Microstructure and mechanical properties of ZrO2 fiber toughened Al2O3/ZrO2(Y2O3) solidified ceramics prepared with high frequency induction zone melting

Abstract

ZrO2 fiber toughened and non-fiber toughened Al2O3/ZrO2(Y2O3) directionally solidified eutectic ceramics (DSECs) were prepared via high frequency induction zone melting method, and the effects of both the fibers and the growth rate on the microstructure and mechanical properties were investigated. The results showed that both the fiber toughened and the non-fiber toughened DSECs were composed of α-Al2O3, c-ZrO2 and m-ZrO2, and their microstructures were all typical colony structure. The phase spacing in intracolony (λ) for these two kinds of DSECs gradually decreased with the increase of growth rate (ν), they satisfied λ = 10.31ν−1/2 and λ = 13.65 v−1/2, respectively. And the minimum values of λ were 2.33 ± 0.25 µm and 2.99 ± 0.17 µm, respectively, i.e., that is ZrO2 fiber decreased the phase spacing in intracolony about 22%. The fracture toughness for these two DSECs increased continuously with the growth rate, reached the maximum values of 5.72 ± 0.20 MPa m1/2 and 3.95 ± 0.23 MPa m1/2 at 30 mm/h, respectively, i.e., the former was about 1.45 times of the latter.

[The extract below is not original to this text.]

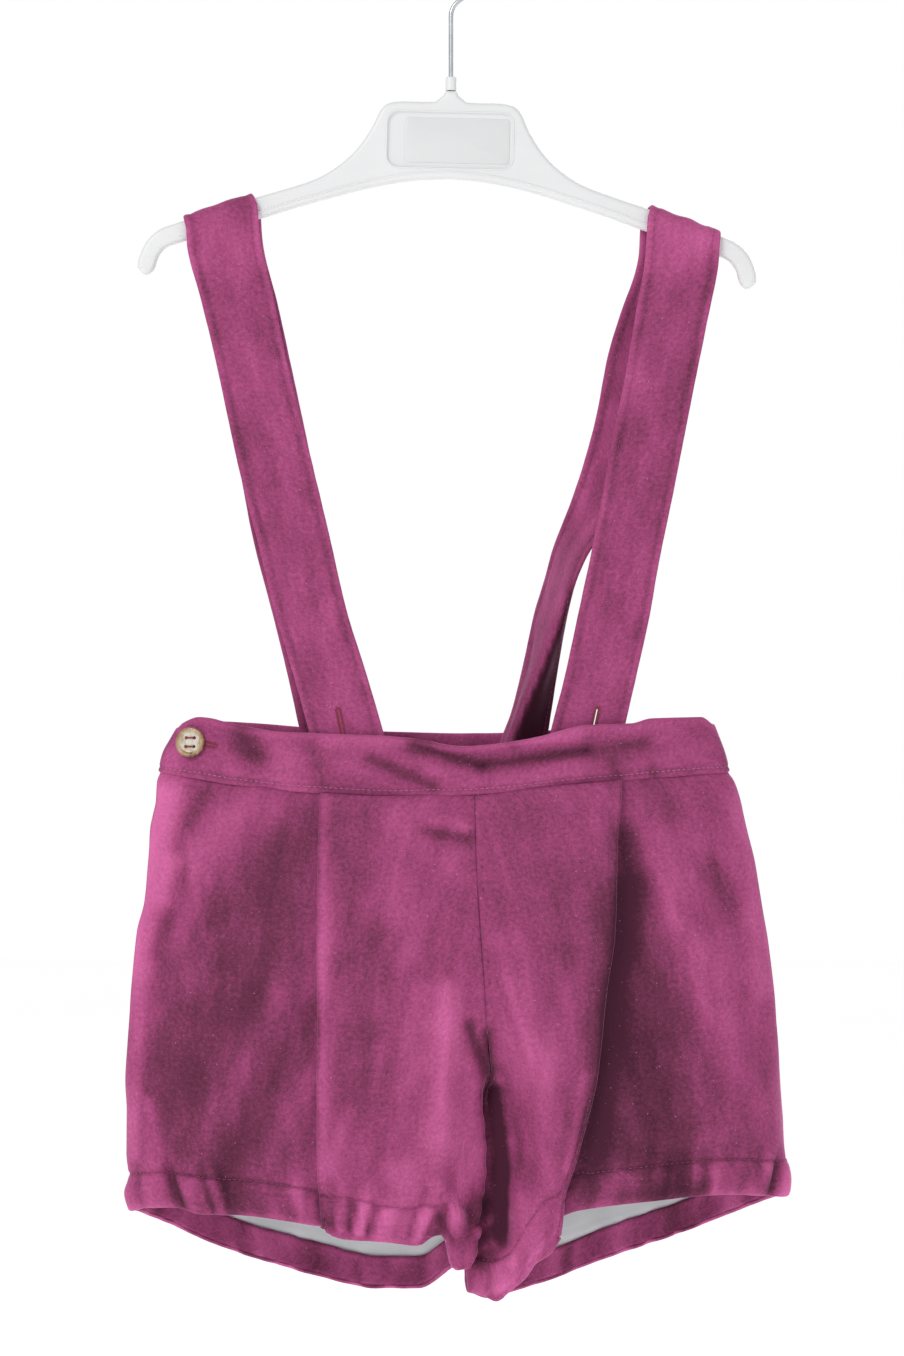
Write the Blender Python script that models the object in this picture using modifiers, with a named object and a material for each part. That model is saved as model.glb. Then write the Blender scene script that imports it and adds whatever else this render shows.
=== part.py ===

At the same growth rate, the fracture toughness of ZrO2 fiber toughened DSEC were obviously higher than those of DSEC without fiber. When they encounter fibers with high elastic modulus during their propagation, the cracks will undergo deflection, bifurcation, or bridging, and the fibers will undergo debonding and pulling-out under the external stress, both of which consume a large amount of crack propagation energy and achieve toughening effect.